Vorsicht: Journalisten lassen sich nicht gern als Marketinginstrument missbrauchen! Im schlimmsten Fall wird nach einer Recherche (wenn es denn überhaupt dazu kommt) nicht über das neue Produkt berichtet, sondern über die mangelhafte Ausstattung der Sozialräume der Mitarbeiter.
B: Ein Verein sammelt Spenden für sozial schwache Kinder im Nachbarstadtteil. Die ehrenamtlichen Mitarbeiter wünschen sich dafür mediale Aufmerksamkeit, weil die Not der Betroffenen wirklich groß ist und mehr Menschen davon wissen sollten, um ebenfalls zu helfen.
Vorsicht: Ja, die engagierten Menschen haben recht. Doch jeder dritte Deutsche ist ehrenamtlich tätig. Die Medien wählen sehr genau nach Relevanz aus. Das dauerhafte Anklopfen an die Redaktionstüren kostet viel Arbeit und kann frustrierend enden. Die Energie wäre möglicherweise in der eigentlichen Nachbarschaftshilfe besser eingesetzt.

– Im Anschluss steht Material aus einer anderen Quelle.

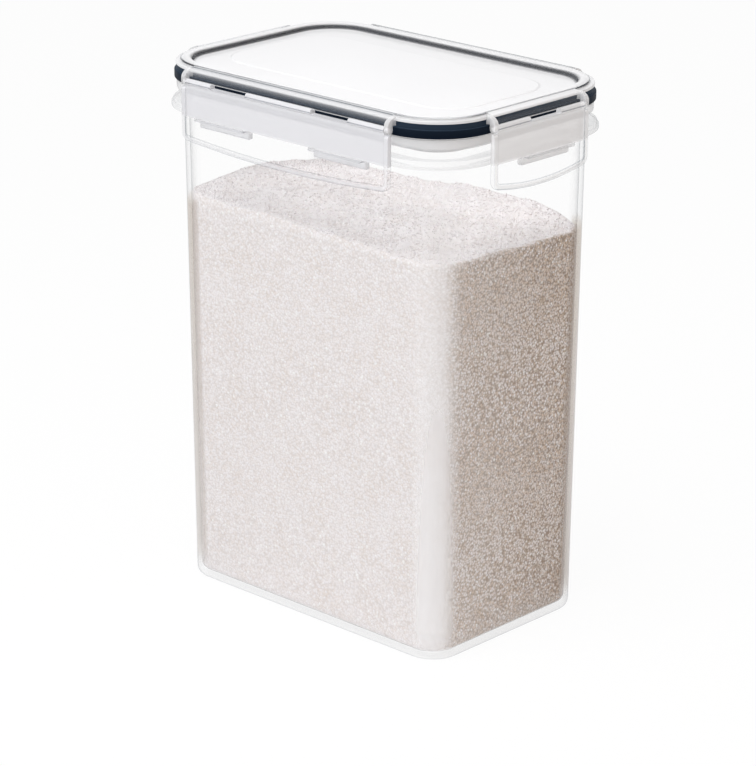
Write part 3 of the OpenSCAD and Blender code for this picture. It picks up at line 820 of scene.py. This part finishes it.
class CANISTER_OT_lid(bpy.types.Operator):
    """The clear lid: a plate with a raised panel, a ridge, a lip and a plug, and a hood with two ears on each side."""

    bl_idname = "canister.lid"
    bl_label = "Lid"

    def execute(self, context):
        box, lid = sizes(context)
        flaps = Millimetres(context.scene.canister_flaps)
        material = clear_plastic("lid", box.tint, lid.haze)
        self.plate(box, lid, material)
        for side in SIDES:
            self.hood(side, lid, flaps, material)
        return {"FINISHED"}

    def plate(self, box, lid, material):
        """Rows from the middle of the top, out over the ridge and lip, under them and down and up the plug."""
        inset = (PANEL_IN_L + lid.panel_r, PANEL_IN_W + lid.panel_r)
        panel = row_on([half - less for half, less in zip(lid.shoulder, inset)], lid.panel_r)
        edge = row_on(lid.spine, lid.corner_r)
        plug = row_on(box.spine, lid.plug_r)
        panel_top = lid.plate_top + PANEL_H
        ridge = -lid.ridge_w
        slot_top = TONGUE_TOP + TONGUE_ROOM
        slot_out, slot_in = TONGUE_ROOM - TONGUE_OUT, -TONGUE_IN - TONGUE_ROOM
        # Third column, the veil: a painted highlight on the lip (0.85) and a painted dark line at the shoulder (-0.8),
        # where the ridge bends the light.
        rows = [
            panel(-3, panel_top, 0.93, 0.0), panel(0, panel_top, 0.93, 0.5), panel(0.6, lid.plate_top, 0.9, 0.4),
            edge(ridge - 1.0, lid.plate_top, 0.93, 0.2), edge(ridge - 0.2, lid.plate_top, 0.3, 0.2),
            edge(ridge + 0.1, lid.plate_top + 0.3, 0.04, 0.1), edge(ridge + 0.35, lid.top - 0.6, 0.04, 0.5),
            edge(ridge + 1.4, lid.top, 0.9, 0.4), edge(-2.2, lid.top, 0.9, 0.2), edge(-1.5, lid.top, 0.8, 0.1),
            edge(-0.9, lid.top - 0.03, 0.8, 0.1), edge(-0.45, lid.top - 0.1, 0.6, 0.1),
            edge(-0.15, lid.top - 0.3, -0.8, 0.1), edge(0.0, lid.top - 0.7, 0.5, 0.1),
            edge(0.1, lid.top - 1.0, 0.7, 0.3), edge(lid.lip_out, lid.top - 1.1, 0.85, 0.9),
            edge(lid.lip_out, lid.lip_low, 0.85, 0.1), edge(slot_out, lid.lip_low, 0.3, 0.1),
            edge(slot_out, slot_top, 0.1, 0.1), edge(slot_in, slot_top, 0.1, 0.1),
            edge(slot_in, lid.lip_low, 0.1, 0.1), edge(slot_in - 0.6, lid.lip_low, 0.1, 0.1),
            edge(slot_in - 0.6, PLATE_LOW, 0.1, 0.1), plug(0, PLATE_LOW, 0.6, 0.3), plug(0, lid.plug_low, 0.6, 0.3),
            plug(-PLUG_WALL, lid.plug_low, 0.6, 0.3), plug(-PLUG_WALL, PLATE_LOW, 0.4, 0.5),
            (*box.spine, 4.0, PLATE_LOW, 0.3, 0.0),
        ]
        mesh = Mesh()
        mesh.add_rows(*carried(rows, arc_n=20))
        mesh.build("lid_shell", material, "lid", ["lid"])

    def hood(self, side, lid, flaps, material):
        """One hinge hood, a swept quarter ellipse, with an ear at each end that holds the flap's pin."""
        is_long = side in ("front", "back")
        half = flaps.long_half if is_long else flaps.short_half
        outer = hood_curve(lid, 0.0, 0, 90, is_long)
        inner = hood_curve(lid, HOOD_T, 90, 0)
        root = [(-0.6, inner[-1, 1], 0.3), (-0.6, outer[0, 1] - 0.1, 0.6)]
        mesh = Mesh(side, lid.shoulder)
        mesh.add_bar(np.concatenate([outer, inner, root])[::-1], 0.0, half - EAR_W + 0.3, 0.05)
        ear = self.ear_outline(lid)
        for end in (-1, 1):
            mesh.add_bar(ear, end * (half - EAR_W / 2), EAR_W / 2, 0.2, dull=0.9)
        mesh.build(f"hinge_hood_{side}", material, "lid")

    def ear_outline(self, lid):
        """An ear: the hood's own curve above, and half a circle round the pin below."""
        outer = hood_curve(lid, 0.02, 25, 90)
        outer[:, 2] = 0.7
        t = np.radians(np.linspace(0, -180, 13))
        out, up = AXIS_OUT + EAR_R * np.cos(t), AXIS_Z + EAR_R * np.sin(t)
        round_pin = np.stack([np.minimum(out, lid.hood_out - 0.05), up, 0.45 + 0.1 * np.sin(t)], 1)
        inner = lid.lip_out + 0.05
        web = [(AXIS_OUT - EAR_R, lid.hood_low + 0.2, 0.3), (inner, lid.hood_low, 0.3), (inner, outer[0, 1], 0.3)]
        return np.concatenate([outer, round_pin, web])[::-1]


def flap_edge(flaps, half, top):
    """Outline [up, along, haze] of a flap: straight ends, round lower corners and an edge that bulges down.

    Between the corners the edge lies bulge*(1 - 0.9 s^2) under them, where s runs from -1 to 1 along it.
    """
    r = flaps.corner_r
    t = np.radians(np.linspace(0, 80, 10))
    s = np.linspace(1, -1, 34)[1:-1]
    centre = flaps.low + r - 0.1 * flaps.bulge
    corner = np.stack([centre - r * np.sin(t), half - r + r * np.cos(t)], 1)
    edge = np.stack([flaps.low - flaps.bulge * (1 - 0.9 * s**2), s * (half - r)], 1)
    other = corner[::-1] * (1, -1)
    side = np.concatenate([top - np.array([0.3, 0.6, 0.9]), np.linspace(top - 1.5, centre, 8)[:-1]])
    down = np.stack([side, np.full_like(side, half)], 1)
    up = down[::-1] * (1, -1)
    outline = np.concatenate([[(top, half)], down, corner, edge, other, up, [(top, -half)]])
    return np.concatenate([outline, np.zeros((len(outline), 1))], 1)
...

Wer glaubt, dass die eigene Arbeit zwingend auf mediale Aufmerksamkeit angewiesen ist und diese aktiv sucht, sollte sich dafür einen Profi leisten. Eine PR-Abteilung, einen Kommunikationsexperten, eine Agentur. Für kleinere Unternehmen oder Betriebe gilt: Medienkommunikation ist Chefsache. Ohne den Segen von Oben sollte nicht jeder Mitarbeiter selbst formulierte Informationen an die Presse leiten.